Anil Sachdev is one of the tallest leaders in talent management in the country. He is the Founder, CEO and present dean of the School of Inspired Leadership (SOIL). At the age of 19, while most people are still figuring out what they want from life, he wrote his mission statement clearly. He decided that he wanted to contribute to India’s economic growth without spiritual impoverishment. 

After completing his MBA from Pune, Anil joined Tata Motors and then went on to join Eicher Group. He founded Eicher Consultancy Services and later founded Grow Talent. His trajectory has been remarkable and he now serves as the adjunct faculty to leading business schools such as Indian School of Business, Kelly School of Business, Indiana University and more. He is a trustee of Chinmaya Mission, an inspiring NPO. He has also held several public offices and is a member of the CEDEP Academic Committee.  

On how Grow Talent was created

I had told Mr. Lal at Eicher that after working with them for 10 years, I would start a consulting company of my own. When the time came, he asked me why don’t you make it a subsidiary of Eicher? So we created Eicher Consultancy. It’s vision statement was much like mine – India’s economic growth without spiritual impoverishment. And for every one of those words, we had practice areas. We had total employee involvement – not just physically, intellectually and emotionally but with their entire being.
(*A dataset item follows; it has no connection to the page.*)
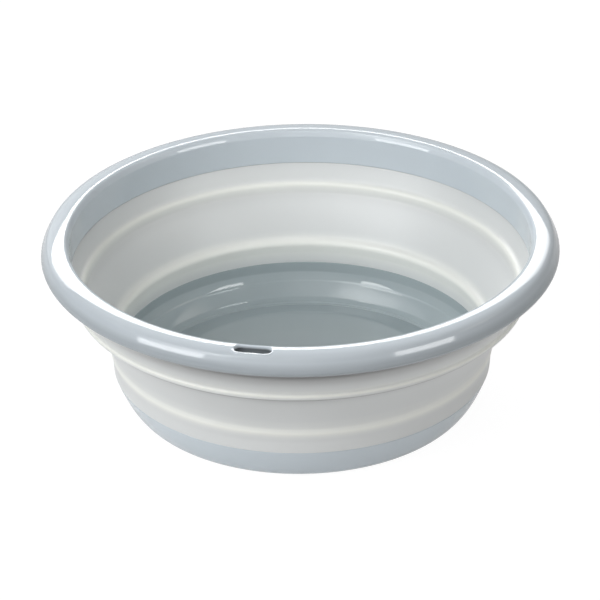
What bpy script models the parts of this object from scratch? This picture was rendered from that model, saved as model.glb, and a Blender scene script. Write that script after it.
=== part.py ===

For spiritual development, people needed to do more with less for everyone’s benefit. And they needed to use the right means to make money.

After incorporating all these into Eicher Consultancy, which grew significantly, Anil stepped down as the founder and created Grow Talent in 2001. Grow Talent’s vision was helping people realize their full potential. Eicher Consultancy did everything from strategy to operations to HR, but Grow Talent chose to stick to only talent. 

The funny thing is that the funding for it came from all the clients of ECS. They contributed on their own.” 

The idea behind setting up SOIL

Anil had some very defining moments in his early life, incidents that made him decide that he wanted to serve the nation in some way and finally, he decided on education. 

I wanted to get into education, but education in a transformative way. Not just to make money.

In the early 90s, while Anil was setting up Eicher Consultancy, the board of IIM Ahmedabad approached him to take over as Director of the institute. Anil asked Mr. Kulkarni, Chairman of the Board, and one of his clients, why they wanted him there. 

He said, Anil, we have people who teach good management but we lack leadership here. He said we really want you to come here and help in building good leaders. The same year IIM Bangalore offered me the same opportunity. I turned it down because I was focused on building Eicher Consultancy, but the thought remained with me. Why were the top management schools not being able to create good leaders?

SOIL’s mission

Anil has tried to solve this problem at SOIL by segregating it into 5 aspects. First, right from the time of admission, one has to observe different types of intelligences. He says analytical intelligence is overrated and we must look at creative, design, emotional intelligence among others. 

The second aspect is that teachers are not great role models. Most students do not think of them as mentors. “I firmly believe that teachers teach who they are, regardless of what they teach.” At SOIL, they have tried to rope in faculty that can behave as leaders. 

Third, Anil believes that students need to have out of classroom experience. They created something called the ‘Social Innovation Program’, wherein one day in a week, students work in teams at a NPO and help in problem solving. “This also helps invoke compassion in their hearts for people who are not like them.” 

Fourthly, Anil decided to develop future-ready people by observing what industries were paying attention to. “We should be developing a whole systems thinking, so it is not limited to functional disciplines like marketing, finance, but develop a holistic thinking.” 

Lastly, he felt that everything in the school should be co-created. SOIL was co-created by 32 companies. “Everything from the curriculum design to the pedagogy to the learning outcomes has been co-designed with the industries.

How millennials are changing the industry

The one thing about millennials that I am truly impressed with is that they really want to make a difference. However complex a problem, they believe that it can be solved. I completely disagree with the view that they are selfish and only work for money. They are in fact, selfless. They want to work for society and make the country better. All they need is mentors like us to provide them with the space to grow and be better. If millennials don’t get that mentorship, it is the failure of us seniors. Young people, including Gen Z, are far more conscious and far more driven.